What exactly is the PDF/A format, how is it different from a regular PDF, and can Microsoft Word handle it?

PDF/A is an ISO-standardized variation of the PDF format that is specifically optimized for the long-term archiving and digital preservation of electronic documents. The “A” explicitly stands for Archiving.

The fundamental difference lies in the rule of absolute self-containment. To ensure that a PDF/A file can be opened and read perfectly 50 or 100 years into the future—regardless of what software or operating systems exist at that time—the format mandates that everything required to render the document must be embedded directly inside the file itself.

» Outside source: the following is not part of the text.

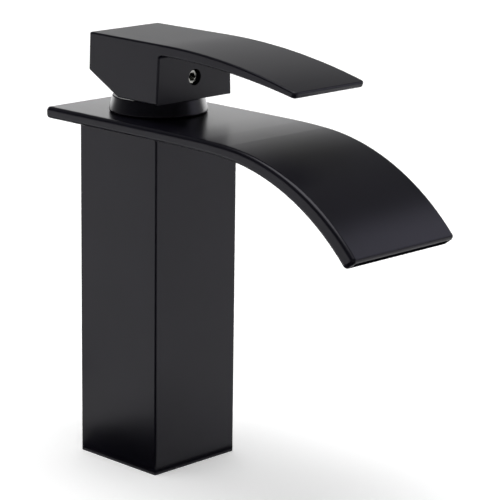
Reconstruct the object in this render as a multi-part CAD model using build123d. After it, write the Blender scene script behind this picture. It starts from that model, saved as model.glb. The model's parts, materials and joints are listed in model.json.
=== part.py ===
from build123d import *
import os

# Single-lever basin mixer: square column, plate spout, lever on a ceramic cartridge.
# Millimetres. +Z up, the spout points to -Y, the origin is the centre of the column's foot.

# How far a cutter runs past the face that it opens
OVERCUT = 1.0

# Column
COLUMN_WIDTH = 45.0
COLUMN_WALL = 2.5
COLUMN_EDGE_RADIUS = 0.8
BLOCK_WIDTH = 39.8
BLOCK_CORNER_RADIUS = 1.5

# Spout plate, seen from the side: u is the distance forward of the column's axis
PLATE_HALF_WIDTH = 28.6
PLATE_TOP = 144.9
PLATE_THICKNESS = 4.8
PLATE_BOTTOM = PLATE_TOP - PLATE_THICKNESS
PLATE_REAR = -36.8
PLATE_CORNER_RADIUS = 1.7
PLATE_EDGE_RADIUS = 1.65
BEND_START = 37.4
SLIGHT_BEND_RADIUS = 900.0
SLIGHT_BEND_ANGLE = 1.0
GENTLE_BEND_RADIUS = 290.0
GENTLE_BEND_ANGLE = 2.7
TIGHT_BEND_RADIUS = 98.0
TIP_ANGLE = 48.3
UNDERSIDE_BEND_START = 33.9
UNDERSIDE_BEND_RADIUS = 95.5
UNDERSIDE_TIP_ANGLE = 48.2
PLATE_SKIN = 1.4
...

  • Font Embedding: In a regular PDF, a font can be linked externally. If the target computer lacks that font, the document looks broken. PDF/A strictly forces the absolute embedding of all fonts.
  • Restricted Objects: Certain modern digital features are entirely forbidden in a PDF/A document. This includes audio clips, embedded video files, active JavaScript elements, and external hyperlinks to outside web information, as these external dependencies could break over decades of storage.

Fortunately, Microsoft Word provides built-in support for this archival standard. When choosing to export your document via File > Save As > PDF, you can access the advanced options menu and toggle a specific checkbox to restrict the output to the compliant PDF/A format, ensuring your documents meet rigorous institutional standards.